Export Business Documentation & Registration

4. REP License and CCS:

For claiming REP license and cash compensatory support (CCS), the exporter is required to prepare and file a number of documents.

The main documents in this regard are:

(i) Application in the prescribed form

(ii) Acknowledgement slip

(iii) Bank challan issued by the treasury for the application fee paid.

(iv) Advance receipt for cash assistance amount

(v) A duly certified copy of shipping bill.

(vi) Non-negotiable copy of bill of lading/airway bill.

Export Business Documentation & Registration

Documents required by importing Countries:

In case of export business, the importing countries need some documents because of the legal necessity.
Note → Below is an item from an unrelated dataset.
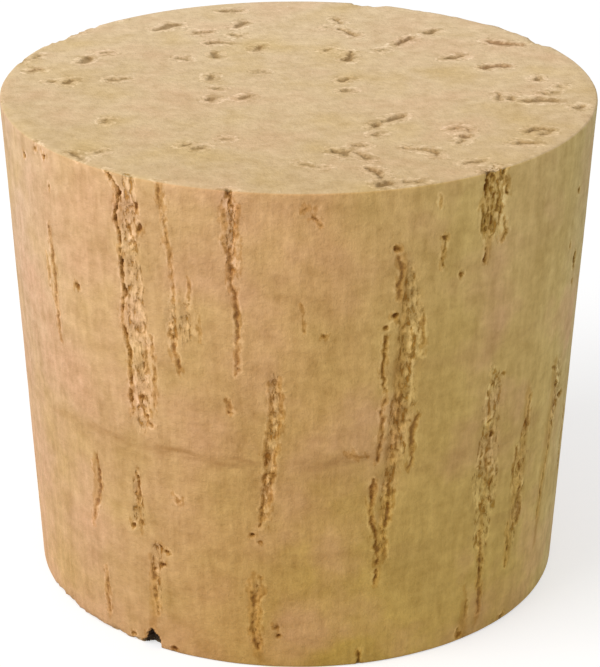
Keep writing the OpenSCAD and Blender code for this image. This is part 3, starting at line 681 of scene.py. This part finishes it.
material = bpy.data.materials.new("bark cork, cut and turned")
material.use_nodes = True
tree = material.node_tree
tree.nodes.clear()
out = addNode(tree, "OutputMaterial")
coords = addNode(tree, "TexCoord").outputs["Object"]
spot = addNode(tree, "Mapping", inputs={"Vector": coords, "Scale": [perMetre] * 3})
across, back, height = addNode(tree, "SeparateXYZ", inputs={0: spot.outputs[0]}).outputs
crackGap, crumbGap, rust, crackDark, stain, endGrain = [
    addNode(tree, "Attribute", {"attribute_name": name}).outputs["Fac"]
    for name in ("crackGap", "crumbGap", "rust", "crackDark", "stain", "endGrain")]
onSideOnly = addNode(tree, "Math", {"operation": "SUBTRACT"}, {0: 1.0, 1: endGrain}).outputs[0]
pinkMost, fray, highlightMost, crackSoft = [
    addNode(tree, "MapRange", inputs={0: endGrain, 3: onSides, 4: onEnds}).outputs[0]
    for onSides, onEnds in (bark["pinkMost"], bark["fray"], bark["highlightMost"], bark["crackSoft"])]
pattern = {}
for name, (wide, tall, detail, roughness) in bark["patterns"].items():
    scale = (perMetre / wide, perMetre / wide, perMetre / tall)
    stretch = addNode(tree, "Mapping", inputs={"Vector": coords, "Scale": scale})
    pattern[name] = addNode(tree, "TexNoise", inputs={
        "Vector": stretch.outputs[0], "Scale": 1.0, "Detail": detail, "Roughness": roughness}).outputs[0]

# Colour round the side and down it, darker towards the foot (partly the cork's tone, partly painted shade),
# and across the ends.
toFront = addNode(tree, "Math", product, {0: back, 1: -1.0})
turn = addNode(tree, "Math", {"operation": "ARCTAN2"}, {0: across, 1: toFront.outputs[0]})
roundIt = addNode(tree, "MapRange", inputs={0: turn.outputs[0], 1: -math.pi, 2: math.pi})
highTone, lowShadedTone = [
    addNode(tree, "ValToRGB", inputs={0: roundIt.outputs[0]},
            stops=[((degrees + 180) / 360, linear(code)) for degrees, code in tones])
    for tones in (bark["sideHigh"], bark["sideLowShaded"])]
upIt = addNode(tree, "MapRange", inputs={0: height, 1: bark["toneFrom"], 2: length - bark["toneFrom"]})
side = addNode(tree, "Mix", mixed, {0: upIt.outputs[0], 6: lowShadedTone.outputs[0], 7: highTone.outputs[0]})
backIt = addNode(tree, "MapRange", inputs={0: back, 1: -bark["endReach"], 2: bark["endReach"]})
end = addNode(tree, "Mix", mixed,
              {0: backIt.outputs[0], 6: linear(bark["endNear"]), 7: linear(bark["endFar"])})
base = addNode(tree, "Mix", mixed, {0: endGrain, 6: side.outputs[2], 7: end.outputs[2]})

# Pink and straw clouds.
pinkPart = addNode(tree, "MapRange", inputs={0: pattern["hue"], **bark["pinkFade"], 4: pinkMost})
strawPart = addNode(tree, "MapRange", inputs={0: pattern["hue"], **bark["strawFade"]})
pinked = addNode(tree, "Mix", mixed,
                 {0: pinkPart.outputs[0], 6: base.outputs[2], 7: linear(bark["pink"])})
hued = addNode(tree, "Mix", mixed,
               {0: strawPart.outputs[0], 6: pinked.outputs[2], 7: linear(bark["straw"])})

# Light and dark: clouds, wisps, upright fibres, level layers and the fine grain.
shade = 0.0
for name, (onSides, onEnds) in bark["shade"].items():
    middle = addNode(tree, "Math", {"operation": "SUBTRACT"}, {0: pattern[name], 1: 0.5})
    part = addNode(tree, "MapRange", inputs={0: endGrain, 3: onSides, 4: onEnds})
    added = addNode(tree, "Math", productSum, {0: middle.outputs[0], 1: part.outputs[0], 2: shade})
    shade = added.outputs[0]
warmShade = addNode(tree, "VectorMath", productSum, {0: shade, 1: bark["warm"], 2: (1, 1, 1)})
shaded = addNode(tree, "VectorMath", product, {0: hued.outputs[2], 1: warmShade.outputs[0]})

# Year lines: level and wavering, one strong and bent round the front, the others faint and broken.
bend = addNode(tree, "ValToRGB", inputs={0: roundIt.outputs[0]},
               stops=[((degrees + 180) / 360, [up / bark["bendTop"], strength, 0, 1])
                      for degrees, up, strength in bark["bend"]])
bendUp, bendStrength, _ = addNode(tree, "SeparateColor", inputs={0: bend.outputs[0]}).outputs
bendHeight = addNode(tree, "Math", productSum, {0: bendUp, 1: -bark["bendTop"], 2: height})
bendWaver = addNode(tree, "MapRange", inputs={0: pattern["waver"], **bark["bendWaver"]})
bendGap = addNode(tree, "Math", {"operation": "ADD"}, {0: bendHeight.outputs[0], 1: bendWaver.outputs[0]})
bendAway = addNode(tree, "Math", {"operation": "ABSOLUTE"}, {0: bendGap.outputs[0]})
bendLine = addNode(tree, "MapRange", smooth, {0: bendAway.outputs[0], **bark["bendFade"]})
bendBroken = addNode(tree, "MapRange", inputs={0: pattern["layers"], **bark["bendBroken"]})
bendMost = addNode(tree, "Math", product, {0: bendBroken.outputs[0], 1: bendStrength})
bendPart = addNode(tree, "Math", product, {0: bendLine.outputs[0], 1: bendMost.outputs[0]})
wavered = addNode(tree, "Math", productSum, {0: pattern["waver"], 1: bark["yearWaver"], 2: height})
yearHeight = addNode(tree, "MapRange", inputs={0: wavered.outputs[0], 1: 0.0, 2: bark["yearTop"]})
yearLine = addNode(tree, "ValToRGB", inputs={0: yearHeight.outputs[0]},
                   stops=[(up / bark["yearTop"], [strength, strength, strength, 1])
                          for up, strength in bark["years"]])
faded = addNode(tree, "MapRange", inputs={0: pattern["fading"], **bark["yearFade"]})
yearPart = addNode(tree, "Math", productSum,
                   {0: yearLine.outputs[0], 1: faded.outputs[0], 2: bendPart.outputs[0]})
yearSide = addNode(tree, "Math", product, {0: yearPart.outputs[0], 1: onSideOnly})
cleanCork = addNode(tree, "Mix", mixed,
                    {0: yearSide.outputs[0], 6: shaded.outputs[0], 7: linear(bark["yearLine"])})

# Crumbled channels: the same cork, torn into short upright brown dashes, with painted highlights on the
# chips between them.
crumbEdge = addNode(tree, "Math", productSum, {0: pattern["ragged"], 1: bark["crumbRagged"], 2: crumbGap})
crumbMask = addNode(tree, "MapRange", smooth, {0: crumbEdge.outputs[0], **bark["crumbFade"]})
dashMask = addNode(tree, "MapRange", smooth, {0: pattern["dashes"], **bark["dashFade"]})
crumbPart = addNode(tree, "Math", product, {0: dashMask.outputs[0], 1: crumbMask.outputs[0]})
crumbed = addNode(tree, "Mix", tinted,
                  {0: crumbPart.outputs[0], 6: cleanCork.outputs[2], 7: linear(bark["crumb"])})
chipHighlight = addNode(tree, "MapRange", smooth, {0: pattern["dashes"], **bark["chipHighlightFade"]})
chipHighlightPart = addNode(tree, "Math", product, {0: chipHighlight.outputs[0], 1: crumbMask.outputs[0]})

# Stains: soft ones round each crack and pit, and broad ones of their own. The painted highlights on the
# chips lie on top.
stainTint, crackTint, deepShadeTint = [
    addNode(tree, "Mix", mixed, {0: endGrain, 6: linear(onSides), 7: linear(onEnds)})
    for onSides, onEnds in (bark["stain"], bark["crack"], bark["crackDeepShaded"])]
onEnd = addNode(tree, "Math", productSum, {0: endGrain, 1: bark["stainEnd"], 2: crackGap})
stainEdge = addNode(tree, "Math", productSum,
                    {0: pattern["dashes"], 1: bark["stainRagged"], 2: onEnd.outputs[0]})
stainNear = addNode(tree, "MapRange", smooth, {0: stainEdge.outputs[0], **bark["stainFade"]})
stainPatch = addNode(tree, "Math", {"operation": "ADD"}, {0: pattern["ragged"], 1: stain})
stainBroad = addNode(tree, "MapRange", smooth, {0: stainPatch.outputs[0], **bark["stainBroad"]})
stainPart = addNode(tree, "Math", {"operation": "MAXIMUM"},
                    {0: stainNear.outputs[0], 1: stainBroad.outputs[0]})
stained = addNode(tree, "Mix", tinted,
                  {0: stainPart.outputs[0], 6: crumbed.outputs[2], 7: stainTint.outputs[2]})
chipHighlighted = addNode(tree, "Mix", tinted,
                  {0: chipHighlightPart.outputs[0], 6: stained.outputs[2], 7: bark["paintedHighlight"]})

# Cracks and pits: a painted highlight round them as on a lit lip, then brown or rusty, and darker towards
# their middle, partly their brown and partly painted shade in the hollow; nearly black, painted shadow, in
# the chip out of the rim.
frayedMiddle = addNode(tree, "Math", {"operation": "SUBTRACT"}, {0: pattern["frayed"], 1: 0.5})
crackEdge = addNode(tree, "Math", productSum, {0: frayedMiddle.outputs[0], 1: fray, 2: crackGap})
highlightEdge = addNode(tree, "Math", productSum, {0: endGrain, 1: bark["highlightEnd"], 2: crackEdge.outputs[0]})
highlightMask = addNode(tree, "MapRange", smooth, {0: highlightEdge.outputs[0], **bark["highlightFade"]})
highlightBroken = addNode(tree, "MapRange", inputs={0: pattern["ragged"], **bark["highlightBroken"], 4: highlightMost})
highlightPart = addNode(tree, "Math", product, {0: highlightMask.outputs[0], 1: highlightBroken.outputs[0]})
highlighted = addNode(tree, "Mix", tinted,
                 {0: highlightPart.outputs[0], 6: chipHighlighted.outputs[2], 7: bark["paintedHighlight"]})
rustPart = addNode(tree, "Math", product, {0: rust, 1: bark["rustMost"]})
rusty = addNode(tree, "Mix", mixed,
                {0: rustPart.outputs[0], 6: crumbed.outputs[2], 7: linear(bark["rust"])})
cracked = addNode(tree, "Mix", tinted, {0: 1.0, 6: rusty.outputs[2], 7: crackTint.outputs[2]})
deepShadePart = addNode(tree, "MapRange", inputs={0: crackEdge.outputs[0], **bark["deepShadeFade"]})
deepShaded = addNode(tree, "Mix", tinted,
                   {0: deepShadePart.outputs[0], 6: cracked.outputs[2], 7: deepShadeTint.outputs[2]})
crackMask = addNode(tree, "MapRange", smooth,
                    {0: crackEdge.outputs[0], 1: crackSoft, 2: bark["crackFull"]})
crackMost = addNode(tree, "MapRange", inputs={0: crackDark, **bark["darkFade"]})
crackPart = addNode(tree, "Math", product, {0: crackMask.outputs[0], 1: crackMost.outputs[0]})
opened = addNode(tree, "Mix", mixed,
                 {0: crackPart.outputs[0], 6: highlighted.outputs[2], 7: deepShaded.outputs[2]})
notchShadowMost = addNode(tree, "MapRange", inputs={0: crackDark, **bark["notchShadowFade"]})
notchShadowPart = addNode(tree, "Math", product, {0: crackMask.outputs[0], 1: notchShadowMost.outputs[0]})
colour = addNode(tree, "Mix", mixed,
                 {0: notchShadowPart.outputs[0], 6: opened.outputs[2], 7: linear(bark["notch"])})

# Bump: the grain, the fibres, and hollow dashes in the crumbled channels.
lumps = addNode(tree, "Math", productSum,
                {0: crumbPart.outputs[0], 1: bark["crumbBump"], 2: pattern["grain"]})
sideFibres = addNode(tree, "Math", product, {0: pattern["fibres"], 1: onSideOnly})
relief = addNode(tree, "Math", productSum,
                 {0: sideFibres.outputs[0], 1: bark["fibreBump"], 2: lumps.outputs[0]})
bump = addNode(tree, "Bump", inputs={**bark["bump"], "Height": relief.outputs[0]})
skin = addNode(tree, "BsdfPrincipled", inputs={
    "Base Color": colour.outputs[2], "Roughness": bark["roughness"], "Specular IOR Level": bark["specular"],
    "Normal": bump.outputs[0]})
tree.links.new(skin.outputs[0], out.inputs[0])
cork.data.materials.append(material)
print("cork finished")

studio = {
    "floorSize": 6.0,  # metres
    "floor": "#cbcbcb",
    "floorLift": 0.56,  # added where the floor is seen, and not to its light on the cork
    "world": 0.5,  # its light on the cork; where it is seen it is 1, white
    "keyPower": 4.1,  # watts
    "keySize": 0.6,
    "keyDistance": 0.8,
    "keyTurn": -60,  # degrees round from the front towards +X
    "keyRise": 40,  # degrees above level
    "keyAim": (0, 0, 0.02),  # the middle of the cork, in metres
}

# Pale matt paper floor, lit as any surface, in a plain pale room. Both are whiter where they are
# seen straight, in gloss or through glass.
paper = bpy.data.materials.new("matt white paper")
world = bpy.data.worlds.new("studio")
bpy.context.scene.world = world
largest = {"operation": "MAXIMUM"}
seenParts = []
for owner in (paper, world):
    owner.use_nodes = True
    tree = owner.node_tree
    tree.nodes.clear()
    rays = addNode(tree, "LightPath").outputs
    cameraOrGlossy = addNode(tree, "Math", largest, {0: rays["Is Camera Ray"], 1: rays["Is Glossy Ray"]})
    seen = addNode(tree, "Math", largest, {0: cameraOrGlossy.outputs[0], 1: rays["Is Transmission Ray"]})
    seenParts.append(seen.outputs[0])
floorSeen, worldSeen = seenParts

tree = paper.node_tree
lift = addNode(tree, "Math", product, {0: floorSeen, 1: studio["floorLift"]})
matt = addNode(tree, "BsdfDiffuse", inputs={"Color": linear(studio["floor"])})
glow = addNode(tree, "Emission", inputs={"Strength": lift.outputs[0]})
both = addNode(tree, "AddShader", inputs={0: matt.outputs[0], 1: glow.outputs[0]})
addNode(tree, "OutputMaterial", inputs={"Surface": both.outputs[0]})

tree = world.node_tree
strength = addNode(tree, "MapRange", inputs={0: worldSeen, 3: studio["world"], 4: 1.0})
sky = addNode(tree, "Background", inputs={"Color": (1, 1, 1, 1), "Strength": strength.outputs[0]})
addNode(tree, "OutputWorld", inputs={"Surface": sky.outputs[0]})

bm = bmesh.new()
bmesh.ops.create_grid(bm, x_segments=8, y_segments=8, size=studio["floorSize"] / 2)
floorMesh = bpy.data.meshes.new("studioFloor")
bm.to_mesh(floorMesh)
bm.free()
floorMesh.materials.append(paper)
floor = bpy.data.objects.new("studioFloor", floorMesh)
bpy.context.collection.objects.link(floor)


def direction(turn, rise):  # degrees round from the front towards +X, and above level
    turn, rise = math.radians(turn), math.radians(rise)
    return Vector((math.sin(turn) * math.cos(rise), -math.cos(turn) * math.cos(rise), math.sin(rise)))


towardsKey = direction(studio["keyTurn"], studio["keyRise"])
lamp = bpy.data.lights.new("softbox", "AREA")
lamp.shape, lamp.size, lamp.energy = "SQUARE", studio["keySize"], studio["keyPower"]
softbox = bpy.data.objects.new("softbox", lamp)
softbox.location = Vector(studio["keyAim"]) + towardsKey * studio["keyDistance"]
softbox.rotation_euler = towardsKey.to_track_quat("Z", "Y").to_euler()
bpy.context.collection.objects.link(softbox)

view = {
    "rise": 23.86,  # degrees above level
    "distance": 0.2068,  # metres from the target
    "target": (0.00017, 0.0, 0.017907),
    "roll": 0.24,  # degrees
    "lens": 143.8,
    "sensor": 36,
    "clip": (0.01, 20),
}
away = direction(0, view["rise"])
lens = bpy.data.cameras.new("camera")
lens.lens, lens.sensor_width = view["lens"], view["sensor"]
lens.clip_start, lens.clip_end = view["clip"]
camera = bpy.data.objects.new("camera", lens)
camera.location = Vector(view["target"]) + away * view["distance"]
look = away.to_track_quat("Z", "Y").to_matrix().to_4x4()
camera.rotation_euler = (look @ Matrix.Rotation(math.radians(view["roll"]), 4, "Z")).to_euler()
bpy.context.collection.objects.link(camera)
bpy.context.scene.camera = camera
bpy.context.scene.view_settings.view_transform = "Standard"
print("floor, lights and camera placed")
These documents are obtained by the exporter and are sent to the importer.

Some of the well-known documents are as follows:

1. Consular Invoice:

It is usually issued on the specified form by the consulate of the importing country situated in the exporting country.

It gives a declaration about the true value of goods shipped.

The customs authorities of importing company charge valorem based on the value mentioned on consular invoice.

Export Business Documentation & Registration

2. Certificate of Origin:

This certificate is issued by the independent bodies like chamber of commerce or export promotion council in the exporting country.

This is a certification that the goods being exported were actually produced in that particular country.

Export Business Documentation & Registration

3. GSP Certificate of Origin:

Goods which get the benefit preferential import-duty treatment in countries which implement the Generalised System of Preferences (GSP) should be accompanied by the GSP certificate of origin.

This certificate is given on the forms prescribed by the importing countries.

Export Business Documentation & Registration

4. Customs Invoices:

It is also made out on a specified form prescribed by the customs authority of the importing country.

The details given on the document will enable the customs authority of the importing country to levy and charge import duty.